A new study published today by the Institute of Economic Affairs examines the compatibility of the Islamic religion with free-market economic policies. Contrary to the concerns of many in the West, the study finds that the main tenets of Islam are not opposed to the key elements of a free economy such as the primacy of property, respect for family, the importance of nurturing business, enforcement of contracts and allowing individuals to trade freely.
Whilst some aspects of a free economy that was based on Islamic principles would look quite different from the main features of Western economies, there are no obstables in principle to Islamic societies being economically free, open and business-friendly.
The most important general principles highlighted by this study, edited by Imad-ad-Dean Ahmad and published in Economic Affairs, the journal of the Institute of Economic Affairs, are as follows:
- The fulfilment of contracts appears immediately after prayer and charity in the list of what defines righteousness in the Qur’an.
- Well-defined property rights, including procedures for recognition and inheritance, are basic elements of the establishment of a market economy. In Islam, private property is not simply recognised, it is sacred.
- The Qur’an encourages trade, prohibits fraud, and prohibits envy.
- The Western notion of “liberty” shares much with the Muslim understanding of justice, which includes freedom of religion and intellect (thought and expression).
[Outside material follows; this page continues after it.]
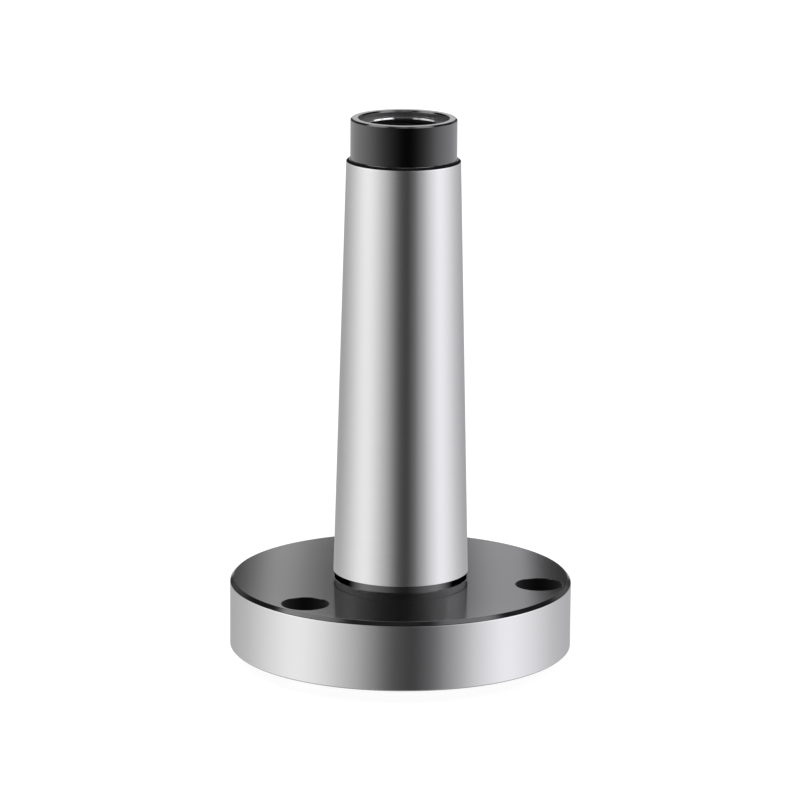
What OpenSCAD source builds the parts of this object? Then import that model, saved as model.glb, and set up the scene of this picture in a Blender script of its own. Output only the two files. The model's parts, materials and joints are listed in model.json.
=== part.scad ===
// Chuck adapter plate: a self-holding taper shank with a round flange at its
// foot, turned from one piece of steel. The shank sits in a machine spindle and
// a drawbar screws into its end. A small lathe chuck seats against the flange's
// front face, is centred by the register boss and is held by cap screws let into
// the flange's back. The steel is blackened, then the shank's taper and the
// flange's rim are finished bright.
// Sizes are in millimetres. +Z points up the shank, and the origin is the middle
// of the register boss's face, which the plate stands on.

/* [Flange] */
// Outer diameter of the flange, the same as the chuck body's
flange_d = 80; // [60:0.5:125]
// Thickness of the flange
flange_t = 16.3; // [12:0.1:24]
// Chamfer round the back edge, on the shank's side
back_chamfer = 0.8; // [0.2:0.1:1.2]
// Chamfer round the front edge, on the chuck's side
front_chamfer = 0.3; // [0.1:0.1:1.2]

/* [Register boss] */
// Distance of the boss's wall, which centres the chuck, in from the screws' axes
register_inset = 5.5; // [4.5:0.1:8]
// Height of the boss in front of the flange
register_h = 3; // [1.5:0.5:6]
// Lead-in chamfer round the boss's face
register_chamfer = 0.5; // [0.2:0.1:1.2]
// Width of the relief groove in the flange's face, round the boss's root
relief_w = 1; // [0.5:0.1:1.9]
// Depth of the relief groove
relief_depth = 0.3; // [0.1:0.1:0.8]

/* [Shank] */
// Diameter of the taper at its gauge plane
gauge_d = 31.267; // [30:0.001:33]
// Height of the gauge plane above the flange's back face
gauge_h = 6.5; // [4:0.5:9]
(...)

- While parts of the Muslim world have some catching up to do with the West in terms of women’s rights, in the case of women’s property rights it was the West that lagged behind the Muslim world. The Qur’an guaranteed women rights of property and contract, and even a share in an inheritance, fourteen centuries before some states in the USA granted married women the right to property at all.
These principles have been applied in practice in the Muslim world – even if they are not universially applied today. For example, the parts of the study looking at Dubai, Turkey and Moorish Spain illustrate how the basic features of the market economy can exist side-by-side with a devoutly religious society.
Furthermore, the section of the study on entrepreneurship based on internet platforms shows how Muslims need not wait for domestic policy reforms in order to take advantage of business opportunities – trading online simply allows individuals and enterprises to bypass regulatory impediments. Finally, the substantial issue of interest on loans is addressed by a group of three Muslim scholars. Whilst the way in which Islamic finance bypasses the prohibition on interest is not uncontroversial, even within Islam, Islamic banks are thriving and using impressive self-regulatory vehicles to ensure that good business practice sits alongside the adherence to religious principles.
Writing in an environment in which respect for freedom of contract and property rights is being eroded in the Western world, the editor of the study concludes by arguing that: “harmonious economic development will require both Western civilisation and the Muslim world to recognise the importance of liberty, contracts and private property as universal values.”